To Hill House - "An Evil Old House, the kind some people call haunted" - come four crusaders: Dr. Markway (Richard Johnson), anthropologist and explorer in the realms of darkness; the cool, Quant-dressed Theo (Claire Bloom), "something of a witch"; Luke (Russ Tamblyn), who stands to inherit the stately New England pile and has no truck with the other side; and Eleanor (Julie Harris). Harris is the focus - a timid, mouse of a woman, harbouring a streak of guilt a mile wide over the death of her domineering mother. Hill House is her chance to escape, to begin anew.

Give or take, the four wander this huge, oddly angled house, plagued by slamming doors, frantic banging, vague voices in the night, cold spots, and an icy chill falls over the movie as the quartet gradually begin to realise that in some way the house is alive, watching, wanting.

The chief benefit of this long overdue new print is to restore the central character to Wise's film: Hill House itself. Previous TV attempts gravitate towards keeping the human protagonists front and centre, but in doing so rob the film of its sense of scale. Wise's original places these people in the heart of wider frames, allowing the house to dwarf them, as Harris says, like small creatures swallowed whole. This remarkable building is again allowed to dominate, and thus even the slightly hysterical performances seem to matter less.

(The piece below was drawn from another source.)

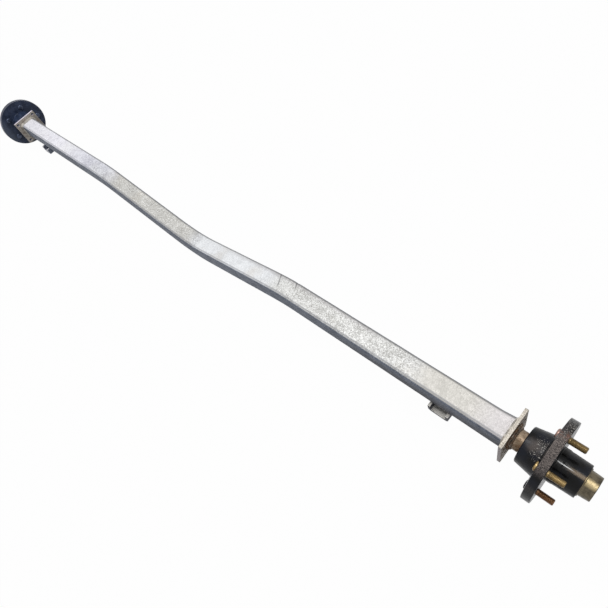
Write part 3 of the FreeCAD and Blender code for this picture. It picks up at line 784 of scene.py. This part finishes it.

Nor does the film (adapted from Shirley Jackson's classic novel The Haunting of Hill House) make the same basic mistakes as the Clayton's 1961 picture. From the outset the house is evil, offering no real explanation for its malignancy. Evil is as evil does, seems to be the message. The Innocents fumbles when it gives its baleful spirits a face; The Haunting leaves everything to the shadows that seep through the house even in the daytime. Okay, so there is nothing in here to quite beat Freddie Francis' extraordinary shots of the ghosts glimpsed across the lake in the earlier film, but the cumulative horror is still chilling. (Before West Side Story and Sound of Music, Wise served an apprenticeship under Val Lewton, co-directing the brilliant Curse of The Cat People.)

With contemporary cinema in the thrall of SFX, the best Hollywood offers these days is dreary, half-witted Poltergeist and its progeny - silly, ugly, essentially reassuring, and not in the least scary. They make The Haunting desirable in any form. Here (complete with its original trailer) it's essential.